Only in 1662 did Fredrich Wilhelm, elector of Brandenburg, grant the right to live in the city to an individual Jewish merchant. Frederich Wilhelm sought to strengthen Memel’s trade ties. Moshe Jakobson the Younger because the first legal Jewish resident of Memel. Within several years, however, he, his children and servants were exiled from the city for his overactive speculation in salt.

As late as the 18th century the ban on Jewish settlement in Memel was still in force. In 1777 Moses Mendelssohn came to Memel to trade. Besides being a merchant, he was also a famous Jewish philosopher, the spiritual father of the Jewish Haskalah (enlightenment dedicated to modernization and incorporation of secular culture in a renewed model of European Jewish life). He was also the grand-father of Felix Mendelssohn-Bartholdy, the well-known composer. Mendelssohn’s renown in Europe was of no aid to him in getting permission to settle in Memel. He was forced to live in Konigsberg.

The situation only changed a century later. The French Revolution gave equal rights to Jews of France. This revolutionary innovation spread to the countries conquered by Napoleon and partially survived even after Napoleon was toppled. The favorable situation of Memel (a large port that didn’t freeze over in winter and with autonomy, located far from the capital of Prussia) and a favorable turn of events (the Crimean War, which isolated Russia from the normal trade routes) led to a marked increase in the number of Jewish residents: from 45 people in 1813, to 887 people in 1867, to 1,214 people by 1880.
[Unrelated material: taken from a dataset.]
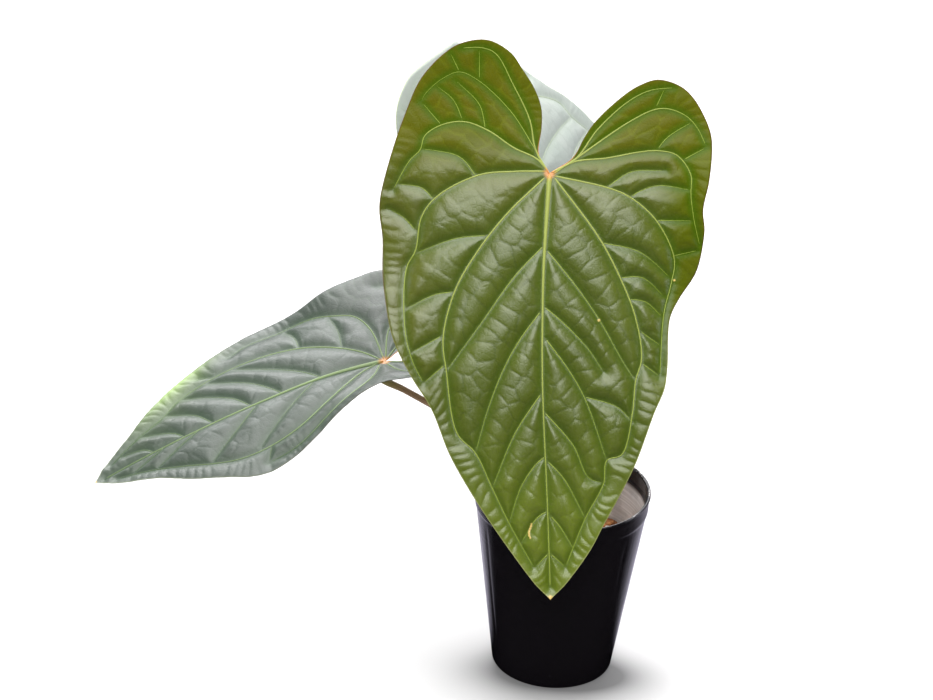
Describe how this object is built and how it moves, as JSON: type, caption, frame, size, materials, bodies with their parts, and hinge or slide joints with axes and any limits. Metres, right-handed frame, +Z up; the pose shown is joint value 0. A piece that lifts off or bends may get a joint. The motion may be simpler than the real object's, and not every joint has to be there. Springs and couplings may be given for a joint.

Jewish Community of Kaunas 

Contact: Žakas Gercas, chairperson of the Kaunas Jewish Community, tel. 8-686-54585 email kzb@pub.vdu.lt. Activity The Kaunas Jewish community currently has more than 400 members. The community is actively involved in the following:

  • Organizing Jewish holidays and marking important Jewish dates.
  • Commemorating sites and personalities, as well as people who have helped the Jewish people.
  • Organizing cultural programs: plays, films, concerts, museums and exhibitions.
  • Honoring Holocaust survivors and providing a space and framework and support for their activities.
  • Helping World War II veterans’ organization by providing facilities.
  • Helping members of the Kaunas chassidic community organize prayers at the synagogue, providing facilities and covering expenses.
  • Maintaining the working cemetery at Aleksotas and the old Jewish cemetery in Raudondvaris, and maintaining the graves of famous Jewish personalities of Kaunas and the Kaunas region.
  • Visiting old Jewish cemeteries and Holocaust sites in the Kaunas region, providing information about them to visitors from around the world.
  • Providing advice to courts in legal disputes.
  • Fostering a positive image of the Jewish people and community in the media and other public forums.
  • Providing Yiddish language classes to the elderly  (and hopefully soon for younger people too!).
  • Providing and distributing charity: money, services and material goods for Jews and Holocaust-era rescuers of Jews.
  • Visiting ill and elderly Jews and Holocaust-era rescuers in hospital.
  • Seeking out previously unknown rescuers of Jews, ghetto and Holocaust victims and possible new members of the Jewish community.
  • Honoring rescuers of Jews and righteous gentiles who fought against Hitler in World War II.